I once parked near the traffic circles on Chestnut on the Fresno State campus to watch how motorists handle them. For the most part, Fresno drivers have no idea how to drive traffic circles or when to yield the right of way. But traffic circles also cause problems for pedestrians, especially those who are blind.
Ed Eames wrote a letter to The Bee explaining his challenge with traffic circles:
"As a blind person, I am stymied by traffic circles, and my volunteer drivers are no more fond of them than I! I have been told by traffic engineers that to safely cross, I must make eye contact with drivers who will then give me the right of way. Believing that would be tantamount to buying a bridge in Brooklyn!"
You can read his entire letter by clicking here.

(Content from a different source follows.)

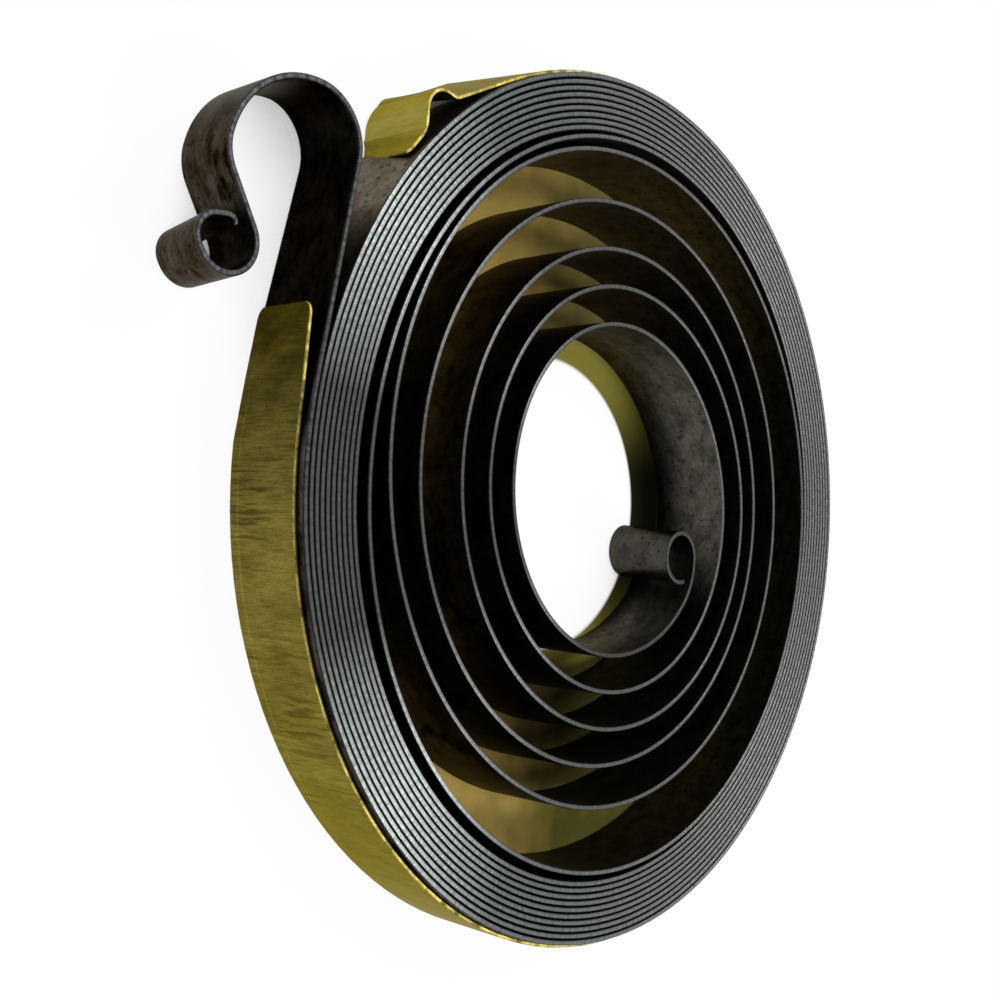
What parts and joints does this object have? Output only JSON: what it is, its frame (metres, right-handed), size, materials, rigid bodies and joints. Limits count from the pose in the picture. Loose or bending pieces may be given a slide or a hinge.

These are not very practical in our tule fog season and people don't even know how to do the four way stops.
Our intended consequence; we no longer shop at the College Market. Ingress and egress are too cumbersome.
I go round and round on this issue (har har); in Southern California where round-abouts have been used since at least the 1930s and people are familiar with driving in congestion, they work great. In Fresno, people just don't know how to use them, either they are too timid or selfish; both cause accidents. I am willing to give them up for blind and disabled pedestrians. Especially since a large number of Fresno drivers are just plain blind themselves.
"In Fresno, people just don't know how to use them, either they are too timid or selfish; both cause accidents."
I don't know how to take that. But I have been around (no pun intended) those roundabouts all my life in my native City Vienna Austria and in Manchester England. I went back to Europe at least every three years, and those cars that caused the biggest traffic problems had US and /or Italian license plates. And I am sure they were not all selfish Fresno drivers. And that intersection at Barstow and Chestnut was well served with a four-way stop sign. I would have bought into that circle had it enhanced the aesthetic value of the place....but it has not. It was done because it could be done.
How many pedestrians and motorists have been killed at Bartstow and Chestnut? I lived in the United kingdom for two years and cannot remember seeing a single accident at a "round about." I guess there is nothing to replace the exquisite mortality of one vehicle, full of blind passengers, broadsided by another.